NEW SECTION.  Sec. 4.  REIMBURSEMENT. (1) Legislative members serving on the consortium or any task forces or advisory committees created to further the purpose of the consortium must be reimbursed for travel expenses in accordance with RCW 44.04.120.
(2) Representatives of state and local governments must be reimbursed pursuant to the reimbursement policies of their respective entity.
(3) Nonlegislative members are not entitled to be reimbursed for travel expenses if they are elected officials or are participating on behalf of an employer, governmental entity, or other organization. Any reimbursement for other nonlegislative members is subject to chapter 43.03 RCW.
NEW SECTION.  Sec. 5.  REPORT TO GOVERNOR AND LEGISLATURE. The consortium must report annually by December 1st to the governor and the legislature on the work of the consortium, together with any recommendations to the governor and legislature.
NEW SECTION.  Sec. 6.  EXPIRATION DATE. This chapter expires July 1, 2021.
NEW SECTION.  Sec. 7.  Sections 1 through 6 of this act constitute a new chapter in Title 27 RCW."
HB 2007 - S COMM AMD 
By Committee on State Government
On page 1, line 2 of the title, after "suffrage;" strike the remainder of the title and insert "adding a new chapter to Title 27 RCW; and providing an expiration date."

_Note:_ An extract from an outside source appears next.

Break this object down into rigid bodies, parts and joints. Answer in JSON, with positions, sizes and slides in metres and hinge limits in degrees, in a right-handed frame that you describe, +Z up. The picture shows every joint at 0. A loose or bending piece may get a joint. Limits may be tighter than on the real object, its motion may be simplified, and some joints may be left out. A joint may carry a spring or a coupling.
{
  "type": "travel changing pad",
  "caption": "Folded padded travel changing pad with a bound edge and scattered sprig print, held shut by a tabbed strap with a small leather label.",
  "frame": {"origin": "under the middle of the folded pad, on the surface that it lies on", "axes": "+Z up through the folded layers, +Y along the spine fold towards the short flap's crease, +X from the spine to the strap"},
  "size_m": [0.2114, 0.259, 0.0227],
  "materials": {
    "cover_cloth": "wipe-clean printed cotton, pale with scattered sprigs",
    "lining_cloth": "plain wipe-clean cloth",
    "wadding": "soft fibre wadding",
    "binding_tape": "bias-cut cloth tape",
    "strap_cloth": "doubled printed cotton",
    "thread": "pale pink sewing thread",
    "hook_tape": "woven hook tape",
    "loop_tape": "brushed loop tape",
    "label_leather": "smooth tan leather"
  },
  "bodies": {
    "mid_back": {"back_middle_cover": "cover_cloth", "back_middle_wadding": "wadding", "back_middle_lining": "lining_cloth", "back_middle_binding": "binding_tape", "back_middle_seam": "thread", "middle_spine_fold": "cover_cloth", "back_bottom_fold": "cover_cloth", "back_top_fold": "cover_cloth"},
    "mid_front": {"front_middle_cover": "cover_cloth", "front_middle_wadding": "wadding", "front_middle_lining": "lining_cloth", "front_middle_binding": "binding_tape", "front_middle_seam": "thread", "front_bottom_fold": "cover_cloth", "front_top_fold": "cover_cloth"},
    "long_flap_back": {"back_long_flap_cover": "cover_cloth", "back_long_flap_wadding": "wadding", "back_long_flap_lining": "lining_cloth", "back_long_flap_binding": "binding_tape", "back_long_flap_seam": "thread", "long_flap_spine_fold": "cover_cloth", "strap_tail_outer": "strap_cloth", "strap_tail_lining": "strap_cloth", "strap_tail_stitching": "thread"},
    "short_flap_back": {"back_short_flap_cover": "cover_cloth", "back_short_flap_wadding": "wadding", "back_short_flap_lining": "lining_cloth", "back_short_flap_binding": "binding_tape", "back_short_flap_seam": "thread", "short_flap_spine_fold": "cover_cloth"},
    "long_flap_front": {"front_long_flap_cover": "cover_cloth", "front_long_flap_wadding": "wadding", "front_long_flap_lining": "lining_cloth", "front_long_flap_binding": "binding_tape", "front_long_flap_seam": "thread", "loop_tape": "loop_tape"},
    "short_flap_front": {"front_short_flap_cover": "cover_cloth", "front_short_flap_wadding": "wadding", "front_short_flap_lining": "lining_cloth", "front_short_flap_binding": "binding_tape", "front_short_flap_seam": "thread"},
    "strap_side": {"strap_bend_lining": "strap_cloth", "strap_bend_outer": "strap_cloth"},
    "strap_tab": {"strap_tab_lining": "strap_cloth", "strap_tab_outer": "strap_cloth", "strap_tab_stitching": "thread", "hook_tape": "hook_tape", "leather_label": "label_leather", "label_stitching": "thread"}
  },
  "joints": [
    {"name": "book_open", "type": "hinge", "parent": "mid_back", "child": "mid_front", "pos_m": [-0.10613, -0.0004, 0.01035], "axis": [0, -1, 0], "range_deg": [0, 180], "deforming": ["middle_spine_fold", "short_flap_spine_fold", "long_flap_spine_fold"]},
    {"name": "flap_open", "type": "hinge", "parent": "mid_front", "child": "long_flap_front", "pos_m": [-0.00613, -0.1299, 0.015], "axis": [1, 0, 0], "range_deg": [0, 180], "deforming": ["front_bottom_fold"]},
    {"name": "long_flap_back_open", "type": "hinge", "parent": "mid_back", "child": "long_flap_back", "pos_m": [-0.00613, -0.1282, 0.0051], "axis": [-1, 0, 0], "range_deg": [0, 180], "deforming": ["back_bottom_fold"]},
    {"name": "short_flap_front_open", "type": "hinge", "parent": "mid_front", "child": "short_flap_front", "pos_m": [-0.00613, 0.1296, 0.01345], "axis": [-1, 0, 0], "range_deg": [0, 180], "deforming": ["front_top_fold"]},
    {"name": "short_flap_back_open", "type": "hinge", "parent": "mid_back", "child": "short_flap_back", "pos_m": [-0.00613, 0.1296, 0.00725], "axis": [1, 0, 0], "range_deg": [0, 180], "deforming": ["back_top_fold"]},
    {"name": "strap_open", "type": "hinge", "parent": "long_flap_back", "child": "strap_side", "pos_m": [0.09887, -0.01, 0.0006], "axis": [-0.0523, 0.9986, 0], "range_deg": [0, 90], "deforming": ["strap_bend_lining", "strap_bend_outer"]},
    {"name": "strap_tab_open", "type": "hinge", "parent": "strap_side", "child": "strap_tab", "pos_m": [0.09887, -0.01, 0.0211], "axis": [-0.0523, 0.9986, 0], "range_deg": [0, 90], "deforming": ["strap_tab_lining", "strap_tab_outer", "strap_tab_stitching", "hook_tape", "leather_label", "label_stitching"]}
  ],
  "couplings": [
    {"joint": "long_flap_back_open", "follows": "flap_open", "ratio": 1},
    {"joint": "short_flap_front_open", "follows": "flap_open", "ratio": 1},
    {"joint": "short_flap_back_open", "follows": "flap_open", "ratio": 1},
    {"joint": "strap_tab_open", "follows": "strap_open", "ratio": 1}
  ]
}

EFFECT: Makes the following changes to the underlying bill:
Provides clarification and technical corrections to the intent section and throughout the bill.
Allows the consortium to appoint task forces and advisory committees.
Allows the consortium to enter into agreements and contracts.
Requires the consortium consult with educational agencies and institutions and tourism organizations in addition to public agencies, the general public and other organizations and institutions.
Clarifies that educational opportunities be provided to Washingtonians generally, students and visitors and include significant online educational resources.
Requires the consortium honor the countless participants in the women's suffrage movement and inspire future generations to treasure their right to vote.